Kate Schmeckpeper said the structure of the analysis was logical if the inputs proved accurate.
“I think this makes a lot of sense,” Schmeckpeper said.
At the same time, she questioned whether the committee was being asked to adopt a new budgeting framework in the middle of a crisis without knowing whether the approach would remain consistent in future years.
School administrators focused their concerns on the assumptions behind the health insurance and pension calculations.
A school finance official told the committee he rebuilt the district’s health insurance projection using the district’s employee roster and newly released Group Insurance Commission rates. His estimate came in about $350,000 lower than the figure used in the town’s spreadsheet.
He also said he believed the model included an additional cushion of roughly $350,000.
“Bad data is bad data problems,” he said, adding that he could not recommend the approach if he did not trust the numbers behind it.
School officials also questioned how pension costs were divided between the town and the schools, noting that many licensed educators participate in the Massachusetts Teachers’ Retirement System rather than the town’s pension system.
Goolsby acknowledged that some assumptions would need further review and said the school and town finance teams would need to examine the figures together.

Committee weighs collaboration against impact
As the meeting continued, members of the School Committee wrestled with the broader question of how the schools should respond to the town’s budget crisis.
Member Jenn Schaeffner said the committee’s responsibility was to advocate for the schools while still recognizing the need for cooperation with town government.
“Our job is to advocate for the schools,” Schaeffner said.
Schmeckpeper said the committee also had to consider how its budget decisions fit into the town’s larger financial strategy.
“Asking for $1.5 million more than the town has allocated without a clear path towards funding is a symbolic gesture, not a long-term governing strategy,” she said.
She added that any successful override effort would likely require close coordination between the School Committee and Select Board.
“This is one town,” Schmeckpeper said.
Teets said the town could avoid similar conflicts in the future by creating a more formal process for discussing shared costs earlier in the budget cycle. She said representatives from the Select Board, Finance Committee and School Committee should meet at the beginning of the process to establish common assumptions before the budget reaches its final stages.

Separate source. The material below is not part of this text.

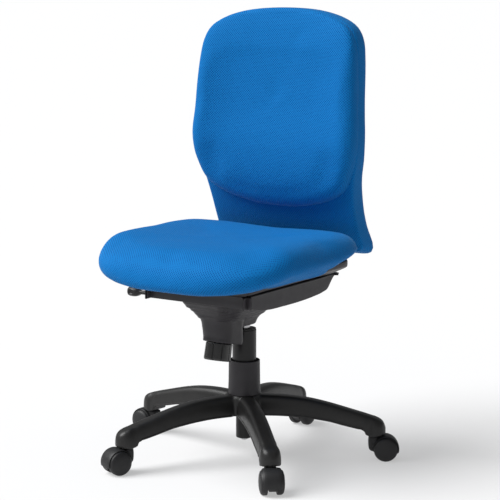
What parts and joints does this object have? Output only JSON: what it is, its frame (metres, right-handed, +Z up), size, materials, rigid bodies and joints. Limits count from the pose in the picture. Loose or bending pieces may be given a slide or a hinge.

Several speakers noted that earlier coordination could have changed the tone of the conversation.
Robidoux said discussions about shared assumptions months earlier in the process might have prevented the current dispute.
Next step: reconcile the numbers
By the end of the meeting, the committee did not attempt to settle the size of the potential reduction.
Instead, members agreed that the underlying numbers needed to be reviewed collaboratively.
Schaeffner moved to direct school administrators to work with the town’s finance director to reconcile the figures used in the shared-cost analysis and return to the committee with a revised presentation and updated budget proposal.
The motion passed 5-0.
Select Board Chair Dan Fox, speaking from the town side, said the number presented to the schools was $1.5 million and emphasized that the town was not seeking additional reductions beyond that figure.
“I’m not asking for more,” Fox said, adding that he was committed to continuing the work collaboratively. “You have my commitment to work with you as one town.”